Following the fellowship, I’d spent the past couple years as locum tenens, floating around the country, practicing wherever I was needed, moving between inner city and remote rural as necessary. After spending my entire life in practically one place, I’d enjoyed the variety of different cities and towns, mountains and deserts — and the lovely ladies with different accents was a bonus, especially the southern ones. But it still wasn’t enough. I wanted to explore the country a bit before settling down on the East Coast permanently. I wasn’t ready to plant myself in any one place. When I was approached by Doctors Beyond Borders, I’d jumped at the chance to spend more
time away from familial obligations. Because I knew, once I took over my father’s practice, it would all be over.
The travel.
Freedom.
Flying under society’s radar.
All my life, I knew it was coming, but I’d hoped I would at least be forty before that noose slipped around my neck. At thirty-six, that deadline was looming close, then after that, there would be the pressures of settling down and continuing the family lineage, as my parents hadn’t been blessed with a spare to take that pressure off.

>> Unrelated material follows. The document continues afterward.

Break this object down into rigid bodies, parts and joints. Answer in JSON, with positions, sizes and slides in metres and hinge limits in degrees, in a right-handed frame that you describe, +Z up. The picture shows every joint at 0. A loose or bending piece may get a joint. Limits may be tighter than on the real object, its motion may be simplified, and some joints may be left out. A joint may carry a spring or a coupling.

“I just miss you,” Mom said and straightened her face. “When I knew you were in the States, it was an easy flight to come visit. Now…” She shivered, and I knew she was envisioning wild animals and mosquitos and dirty conditions of living in huts with no running water. She wasn’t far off.
“Just think…” I said, trying to reassure her, “when I return after my time in Maiduguri, I’ll never want to leave the comfort of the carriage house again.”
Her eyes brightened, as I knew they would when talking about me actually having purchased a place in which to settle down, then she tapped her lips with a finger. I knew what was coming next. My mother, as delicate looking as she appeared, was a shrewd businesswoman and loved to “tinker” in real estate, as she called it, increasing her astounding inherited wealth exponentially over the past few decades.
“Are you quite sure you wouldn’t be happier with a Central Park view, darling? Sting’s penthouse is on the market and word on the street is that I could snap it up at fifty-two.”
It was hard not to roll my eyes. In my mother’s world, fifty-two million dollars was a bargain she could easily write a check for. I remembered how she’d just looked at me like I was some alien being zapped into her life when I purchased the 1903 carriage house and began the process of bringing the old building back to life. It wasn’t finished yet, but the contractor and decorator I hired came well recommended and promised to have it completed months before I returned from overseas.
“You should drop into the carriage house and see the work they’ve already done,” I said to distract her further. “They’ve pulled down the ceilings to find the most incredible beams. I can’t believe anyone in their right mind thought it was a good idea to plaster over them. And the floor will be the showcase of the entire building when they’re finished.”